Because neither debtor nor creditor properly exercised his or her right to direct the payments, the court follows the rule of Howard v. McCall, and holds, according to the justice of the case and in view of all the circumstances attending it, that the payments are to be applied first to interest in preference to the principal.
In no event, however, is the wife entitled to capitalize the interest. If any payment was for less than the interest due on the date of payment, she is not entitled to any interest on the unpaid interest. The proper method of application is as follows:
[S]o much of any payment as is equal to, or exceeds the interest, is to be applied to the discharge thereof, and the residue towards discharging the principal . . . that is to say, from the sum of principal and interest, computing the latter *107to the time of payment, the payment is to be deducted, and the balance forms a new capital; on that, interest is to be computed from that time, but with this caution, that the new capital be not more than the former, so that if the payment be less than the interest due at the time, the surplus of interest must not augment the remaining capital; because that would give interest upon interest, which would be unlawful.

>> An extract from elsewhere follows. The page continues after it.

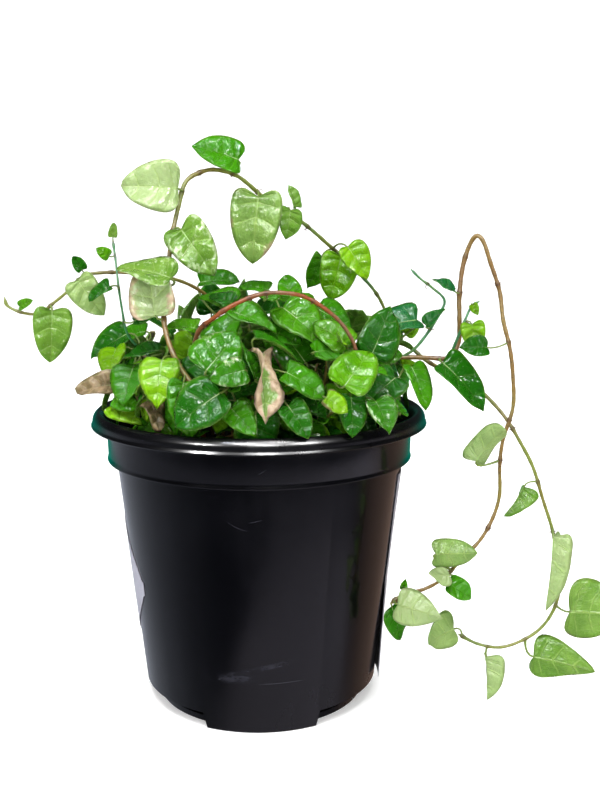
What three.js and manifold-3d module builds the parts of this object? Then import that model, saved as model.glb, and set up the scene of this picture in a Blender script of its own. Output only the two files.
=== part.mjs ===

Lightfoot v. Price, 14 Va. (4 Hen. & M.) 431, 432 (1809).
So long as payments were made substantially on time, the problem of interest on interest would not arise, because even the $100 monthly installments would more than cover the amount of interest accrued in one month on $11,526.16 at an annual rate of 8%.
For all the foregoing reasons, the court directs that each payment be applied first to interest, then to principal. In no event, however, is the wife entitled to interest on interest.